1. Financial Support
- Core grants are small grants to cover salaries and administration costs of each partner LDA, and are transferred into the LDA's banking account on a monthly or quarterly basis depending on the capacity of each organisation to manage it's finances. Each grant is based on an LDA's budget and objectives for the year and Scat's sustainability strategy. The core grants enable organisations to ensure that the telephone and rent are paid and that some staff earn salaries. Scat believes that these core grants are developmental because they enable LDAs to make their own decisions and also create the opportunity for each LDA to mobilize other resources.
- Fundraising Incentive Scheme (FRIS) provides an incentive to LDAs which manage to raise funds in their local community, in the ratio of R5 for every R1 raised. The types of events through which they raise money and for which rewards are paid are carnivals, dances, cooking competitions, sport tournaments, food sales, clothing sales and a range of cultural performances. LDAs are innovative and their efforts often result in the main social event/s in their community. They also work in partnership with other organisations in communities in order to avoid competition and to strengthen relationships.
- Development Fund for Training through which LDAs may apply for specific funding for training to develop capacity and skills of their staff and volunteers and/or for the organisation itself to run workshops in the community to further develop the capacity of active community groups. A budgeted allocation is claimed as needed and claims are approved according to criteria set by Scat. The development activities for which funds are requested include paralegal training, driver's license training, development facilitation skills training, workshops focused on gender, local government roles and responsibilities, small business development and issue based needs as these arise in a community.
- HIV/AIDS Fund for Development is a similar additional and more specific fund for which LDAs may apply to do capacity building work related to HIV and AIDS. To qualify the LDA must submit plans in advance. These plans are screened by Scat field workers and the HIV and AIDS Programme Coordinator. LDAs mostly claim for prevention and other awareness programmes in their community and to attend training events which develop their capacity to implement their HIV and AIDS programmes. Typically these would include HIV and AIDS and the law, HIV and AIDS and the workplace and HIV and TB.

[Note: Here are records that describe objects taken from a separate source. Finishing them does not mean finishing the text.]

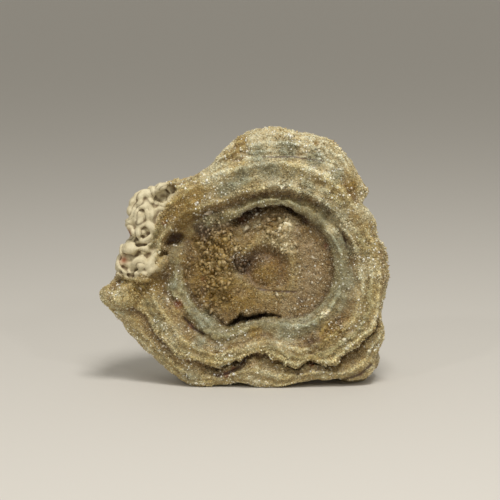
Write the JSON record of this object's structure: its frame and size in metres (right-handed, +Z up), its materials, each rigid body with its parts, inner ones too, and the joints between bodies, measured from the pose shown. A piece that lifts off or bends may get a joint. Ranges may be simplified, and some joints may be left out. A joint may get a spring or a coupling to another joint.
{
  "type": "chalcedony rose",
  "caption": "Natural chalcedony rose standing on its lower edge: terraced growth ridges round an off-centre crystal-lined bowl, with a knobby rind on one side and the back.",
  "frame": {"origin": "on the ground, under the middle of the stone's box", "axes": "+Z up as the stone stands, +X to the viewer's right when facing the ridged face, and the ridged face looks along -Y"},
  "size_m": [0.0806, 0.03, 0.0728],
  "materials": {
    "chalcedony": "fine sparkling crystal crust on banded grey and tan stone"
  },
  "bodies": {
    "root": {"chalcedony_rose": "chalcedony"}
  },
  "joints": []
}
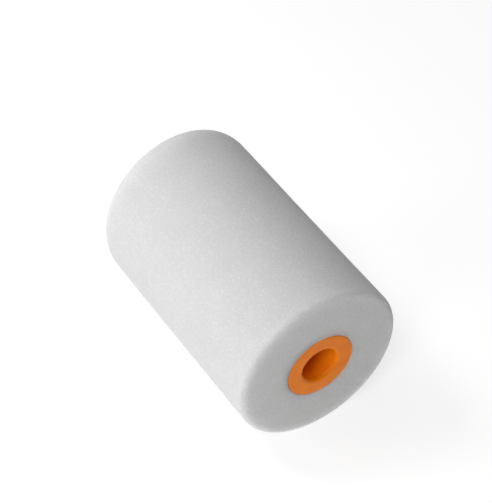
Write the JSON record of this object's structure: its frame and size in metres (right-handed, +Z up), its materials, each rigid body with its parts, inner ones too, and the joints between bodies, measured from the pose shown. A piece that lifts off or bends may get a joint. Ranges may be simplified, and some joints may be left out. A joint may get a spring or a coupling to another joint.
{
  "type": "mini foam paint roller refill",
  "caption": "Small foam paint roller refill: a fine foam sleeve on a plastic core, a flanged axle bush in the open end and a closed cap with snap fingers in the other.",
  "frame": {"origin": "on the roller's axis, halfway along the foam sleeve; the roller lies on its side, so its lowest line is at z = -0.0175", "axes": "the roller turns about Y; -Y points out of the open end, where the axle bush is, and +Y out of the closed, rounded end; +Z is up"},
  "size_m": [0.035, 0.055, 0.035],
  "materials": {
    "foam": "matte",
    "core_plastic": "satin",
    "bush_plastic": "satin"
  },
  "bodies": {
    "sleeve": {"foam_sleeve": "foam", "core_tube": "core_plastic", "front_bush": "bush_plastic", "rear_cap": "bush_plastic"},
    "finger_1": {"snap_finger_1": "bush_plastic"},
    "finger_2": {"snap_finger_2": "bush_plastic"},
    "finger_3": {"snap_finger_3": "bush_plastic"},
    "finger_4": {"snap_finger_4": "bush_plastic"}
  },
  "joints": [
    {"name": "finger_1_flex", "type": "hinge", "parent": "sleeve", "child": "finger_1", "pos_m": [0.00373, 0.0258, 0], "axis": [0, 0, 1], "range_deg": [0, 4.5], "stiffness_Nm_per_rad": 0.15},
    {"name": "finger_2_flex", "type": "hinge", "parent": "sleeve", "child": "finger_2", "pos_m": [0, 0.0258, 0.00373], "axis": [-1, 0, 0], "range_deg": [0, 4.5], "stiffness_Nm_per_rad": 0.15},
    {"name": "finger_3_flex", "type": "hinge", "parent": "sleeve", "child": "finger_3", "pos_m": [-0.00373, 0.0258, 0], "axis": [0, 0, -1], "range_deg": [0, 4.5], "stiffness_Nm_per_rad": 0.15},
    {"name": "finger_4_flex", "type": "hinge", "parent": "sleeve", "child": "finger_4", "pos_m": [0, 0.0258, -0.00373], "axis": [1, 0, 0], "range_deg": [0, 4.5], "stiffness_Nm_per_rad": 0.15}
  ]
}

2. Field support and general capacity building
- Field support is through on-site and regional fieldwork. A field worker is allocated to each LDA and becomes the primary inter-face with Scat. Scat fieldworkers are development practitioners who provide guidance, monitor and evaluate progress and assist LDAs in their linking, brokering and advocacy roles. All Scat fieldworkers speak the language of the communities with which they work. The relationship between Scat and its LDA partners is based on an annual contractual agreement which is derived from each LDA's own internal evaluation, planning and budgeting and which sets the scene for the fieldworker's monitoring and support activities. At the start of each LDA's funding cycle, Scat's commitment for the year is incorporated into a formal partnership agreement.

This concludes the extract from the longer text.